Credit Card Myths Debunked: Separating Fact from Fiction

Credit cards are one of the most widely used financial tools, but they are often misunderstood. Here are some common credit card myths debunked to help you use your credit more effectively.

  • Myth 1: Carrying a Balance Improves Your Credit Score: Many believe that keeping a balance on their credit card helps build credit. In reality, carrying a balance only results in interest charges. Your credit score benefits more from paying off the full balance each month and keeping credit utilization low.
  • Myth 2: Closing Old Credit Cards is Good for Your Score: While it might seem like closing old, unused credit accounts could simplify your finances, it can actually hurt your credit score. Closing an account can reduce your overall available credit, increasing your credit utilization ratio and potentially shortening your credit history.
  • Myth 3: You Need to Use a Credit Card Every Month: It’s not necessary to use your credit card every month to build credit.
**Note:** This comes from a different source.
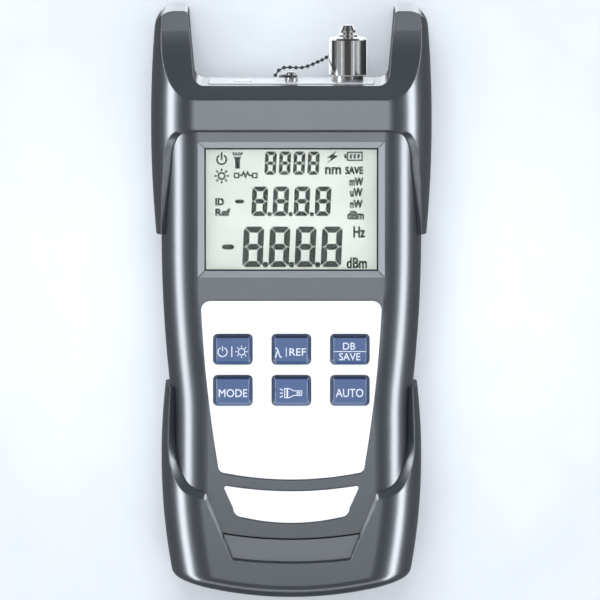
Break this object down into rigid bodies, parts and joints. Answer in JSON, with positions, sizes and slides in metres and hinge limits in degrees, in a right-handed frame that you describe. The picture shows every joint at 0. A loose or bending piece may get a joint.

As long as the account is open and in good standing, it contributes positively to your credit history. Occasionally using your card for small purchases and paying them off promptly is sufficient.
  • Myth 4: Checking Your Credit Score Lowers It: Checking your own credit score is considered a soft inquiry and does not affect your score. It’s a good practice to regularly monitor your credit to track your progress and catch any errors or fraudulent activity.

By understanding these myths and managing your credit cards wisely, you can maximize the benefits and minimize the drawbacks of credit card use.